We wonder about remembrance, that admonition we all know so well: Remember, never forget. But even that has lost it’s power, it’s real meaning confused and devalued over the years. The great humanitarians, the steely fighters for human rights around the world, mourn that loss and we search for some other expression.

So I will say to you instead, American politician, you, who are meant to be the first participants in our government, the most fair, the most self-governed, the most connected to that beautiful duty of being for your fellow man: Après moi, le déluge.

You may not know this saying though you should. I will tell you what it means.

Count your money, spin your stories of distraction, use “threat of terrorism” as your crutch, talk about the supposed non-existence of racism in America, reinforce conflict, keep assisting in the dehumanization and categorization of your fellow man… all the while you will be losing yourself piece by piece, your capacity for logical thought and empathy degenerating until there is no longer any semblance of humanity in you, and you will be one of them, one who actively participated in crimes against humanity.

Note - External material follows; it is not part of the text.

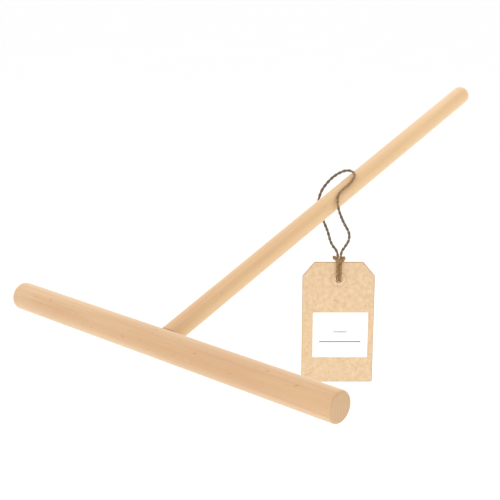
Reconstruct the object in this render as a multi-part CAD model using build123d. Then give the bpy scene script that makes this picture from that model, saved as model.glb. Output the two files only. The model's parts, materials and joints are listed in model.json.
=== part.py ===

Then you can say of yourself, After me, the flood.

Perhaps in your lifetime you will be taken to task for these actions, perhaps not. But your children and grandchildren will feel the flood, that overwhelming loss you brought upon them, and they will struggle to come to terms with your failures of life. They will feel a malaise even, a disease over which they have no control, living in their bones and causing them great pain. Your country will feel the flood, it’s beauty and culture, even it’s land, marred deeply, perhaps beyond recognition.

And You. You will be remembered as weak and cowardly, even cruel, one who chose to betray himself and his fellow man, a person without faith, without hope, without love. The Cain of your time, the Brutus of your government, the Paris of your country.

Or you can take a different path.

Remember yourself. Choose to be present, to actually listen, to recognize the existence of another (this is what we call ) and question your “constituency”, your “patriotism,” your capacity for leadership and your instinct of self-preservation…

and if you find that you have been wrong… be humble (you are of the earth), be noble (your are of the stars) and… change.